Records that describe objects
┄┄┄┄┄┄┄┄┄┄┄┄┄┄┄┄┄┄┄┄
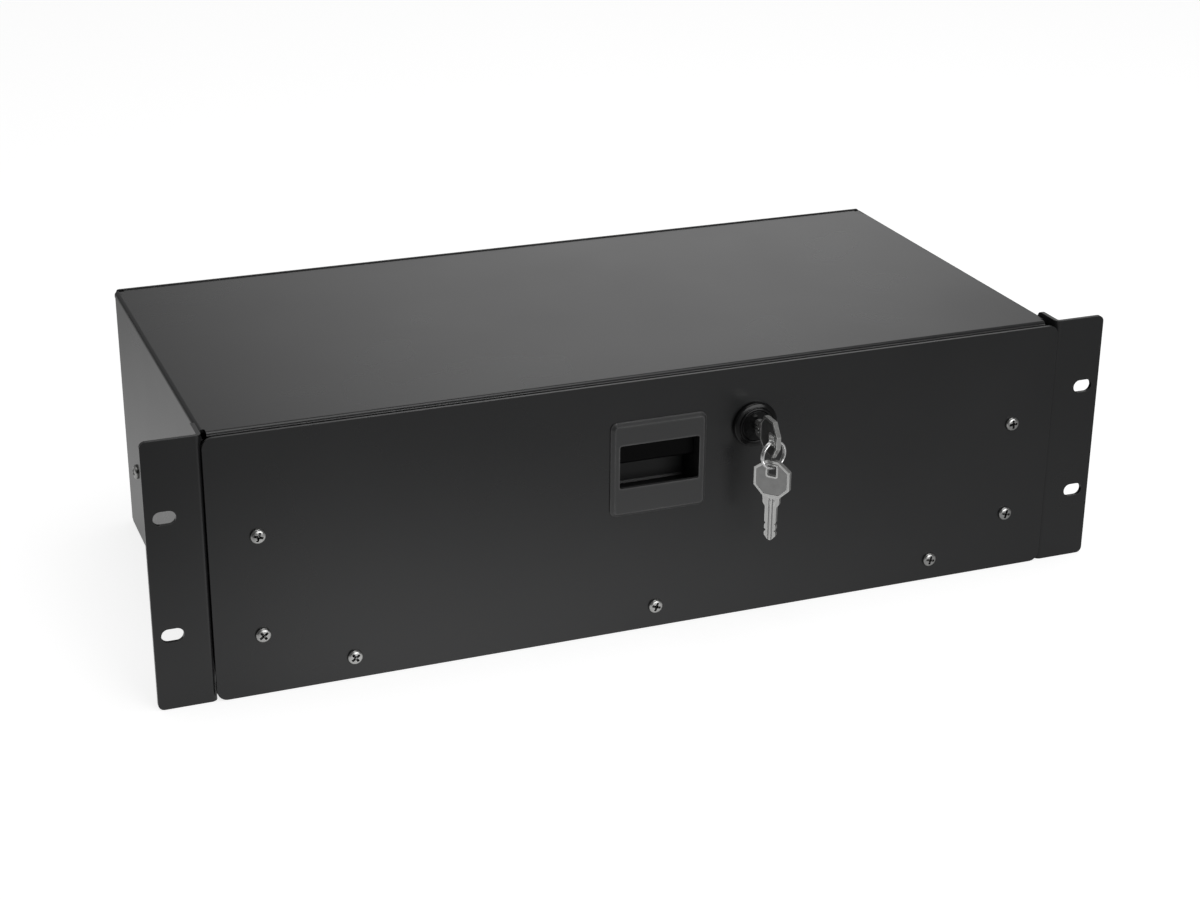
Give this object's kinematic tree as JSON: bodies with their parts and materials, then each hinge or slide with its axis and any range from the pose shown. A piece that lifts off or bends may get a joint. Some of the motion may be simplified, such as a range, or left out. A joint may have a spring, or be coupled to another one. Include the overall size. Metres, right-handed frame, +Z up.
{
  "type": "rack drawer",
  "caption": "Lockable 3U steel drawer for a 19-inch equipment rack, with slotted ears, nested ball slides, a paddle latch and a key lock.",
  "frame": {"origin": "centre of the four rack slots, on the rear faces of the ears, where they lie on the rack rails", "axes": "+X to the right seen from the front, +Y towards the rear of the rack, +Z up"},
  "size_m": [0.4826, 0.2434, 0.1304],
  "materials": {
    "powder_coat_black": "semi-gloss smooth black powder coat",
    "tray_black": "semi-gloss smooth black powder coat",
    "slide_steel": "cold-rolled, bright zinc plated",
    "ball_steel": "polished bearing steel",
    "rivet_black": "black, semi-gloss",
    "screw_steel": "nickel-plated steel",
    "moulded_black": "fine-grained black glass-filled nylon",
    "paddle_black": "fine-grained black glass-filled nylon",
    "pin_steel": "ground steel",
    "bolt_zinc": "zinc plated steel",
    "spring_steel": "drawn spring steel",
    "lock_black": "glossy black",
    "lock_zinc": "zinc plated",
    "key_nickel": "nickel plated",
    "ring_steel": "bright nickel-plated spring steel"
  },
  "bodies": {
    "case": {"case_shell": "powder_coat_black", "case_rear_rivets": "rivet_black", "ear_bracket_left": "powder_coat_black", "ear_bracket_right": "powder_coat_black", "ear_rivets_left": "rivet_black", "ear_rivets_right": "rivet_black", "slide_outer_left": "slide_steel", "slide_outer_right": "slide_steel", "slide_case_screws_left": "screw_steel", "slide_case_screws_right": "screw_steel"},
    "drawer": {"tray": "tray_black", "tray_rear_rivets": "rivet_black", "front_panel": "powder_coat_black", "panel_side_screws": "screw_steel", "panel_bottom_screws": "screw_steel", "panel_clinch_nuts": "screw_steel", "slide_inner_left": "slide_steel", "slide_inner_right": "slide_steel", "slide_tray_screws_left": "screw_steel", "slide_tray_screws_right": "screw_steel", "latch_housing": "moulded_black", "paddle_pin": "pin_steel", "latch_spring": "spring_steel", "latch_back_cover": "moulded_black", "latch_cover_screws": "screw_steel", "lock_body": "lock_black", "lock_washer": "lock_zinc", "lock_nut": "lock_zinc"},
    "middle_left": {"slide_middle_left": "slide_steel"},
    "middle_right": {"slide_middle_right": "slide_steel"},
    "outer_cage_left": {"ball_cage_outer_left": "slide_steel", "balls_outer_left": "ball_steel"},
    "outer_cage_right": {"ball_cage_outer_right": "slide_steel", "balls_outer_right": "ball_steel"},
    "inner_cage_left": {"ball_cage_inner_left": "slide_steel", "balls_inner_left": "ball_steel"},
    "inner_cage_right": {"ball_cage_inner_right": "slide_steel", "balls_inner_right": "ball_steel"},
    "paddle": {"latch_paddle": "paddle_black"},
    "bolt": {"latch_bolt": "bolt_zinc"},
    "plug": {"lock_plug": "lock_black", "lock_cam": "lock_zinc", "cam_screw": "screw_steel"},
    "key": {"key_inserted": "key_nickel"},
    "ring": {"key_ring": "ring_steel"},
    "spare": {"key_spare": "key_nickel"}
  },
  "joints": [
    {"name": "drawer_slide", "type": "slide", "parent": "case", "child": "drawer", "axis": [0, -1, 0], "range_m": [0, 0.18]},
    {"name": "middle_slide_left", "type": "slide", "parent": "case", "child": "middle_left", "axis": [0, -1, 0], "range_m": [0, 0.09]},
    {"name": "outer_cage_slide_left", "type": "slide", "parent": "case", "child": "outer_cage_left", "axis": [0, -1, 0], "range_m": [0, 0.045]},
    {"name": "inner_cage_slide_left", "type": "slide", "parent": "case", "child": "inner_cage_left", "axis": [0, -1, 0], "range_m": [0, 0.135]},
    {"name": "middle_slide_right", "type": "slide", "parent": "case", "child": "middle_right", "axis": [0, -1, 0], "range_m": [0, 0.09]},
    {"name": "outer_cage_slide_right", "type": "slide", "parent": "case", "child": "outer_cage_right", "axis": [0, -1, 0], "range_m": [0, 0.045]},
    {"name": "inner_cage_slide_right", "type": "slide", "parent": "case", "child": "inner_cage_right", "axis": [0, -1, 0], "range_m": [0, 0.135]},
    {"name": "paddle_hinge", "type": "hinge", "parent": "drawer", "child": "paddle", "pos_m": [0, 0.004, 0.037], "axis": [-1, 0, 0], "range_deg": [0, 20]},
    {"name": "bolt_slide", "type": "slide", "parent": "drawer", "child": "bolt", "axis": [0, 0, -1], "range_m": [0, 0.00478], "stiffness_N_per_m": 400, "springref_m": -0.003, "deforming": ["latch_spring"]},
    {"name": "lock_turn", "type": "hinge", "parent": "drawer", "child": "plug", "pos_m": [0.0493, -0.0066, 0.0343], "axis": [0, -1, 0], "range_deg": [0, 90]},
    {"name": "key_withdraw", "type": "slide", "parent": "plug", "child": "key", "axis": [0, -1, 0], "range_m": [0, 0.018]},
    {"name": "ring_swing", "type": "hinge", "parent": "key", "child": "ring", "pos_m": [0.0493, -0.0251, 0.03335], "axis": [-0.9703, -0.2419, 0], "range_deg": [-10, 60]},
    {"name": "spare_swing", "type": "hinge", "parent": "ring", "child": "spare", "pos_m": [0.0493, -0.0251, 0.02015], "axis": [-0.9703, -0.2419, 0], "range_deg": [-12, 30]}
  ],
  "couplings": [
    {"joint": "middle_slide_left", "follows": "drawer_slide", "ratio": 0.5},
    {"joint": "outer_cage_slide_left", "follows": "drawer_slide", "ratio": 0.25},
    {"joint": "inner_cage_slide_left", "follows": "drawer_slide", "ratio": 0.75},
    {"joint": "middle_slide_right", "follows": "drawer_slide", "ratio": 0.5},
    {"joint": "outer_cage_slide_right", "follows": "drawer_slide", "ratio": 0.25},
    {"joint": "inner_cage_slide_right", "follows": "drawer_slide", "ratio": 0.75},
    {"joint": "paddle_hinge", "follows": "bolt_slide", "rad_per_m": 73.026}
  ]
}
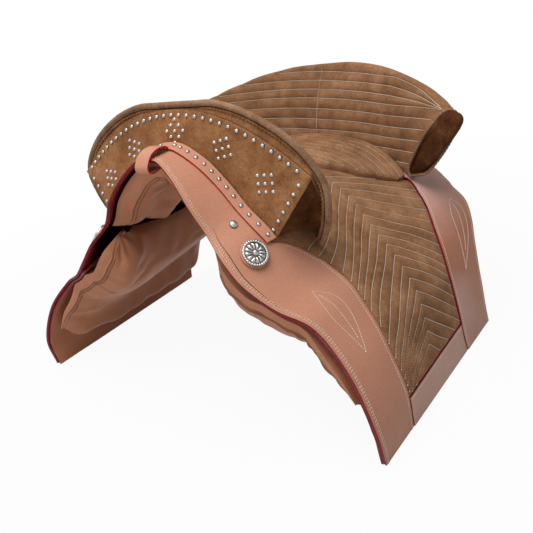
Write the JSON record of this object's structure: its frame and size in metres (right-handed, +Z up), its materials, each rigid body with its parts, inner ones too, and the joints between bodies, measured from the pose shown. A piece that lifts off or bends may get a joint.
┄┄┄┄┄┄┄┄┄┄┄┄┄┄┄┄┄┄┄┄
Find how many lines in the records contain the string "handed", then give the number alone.

2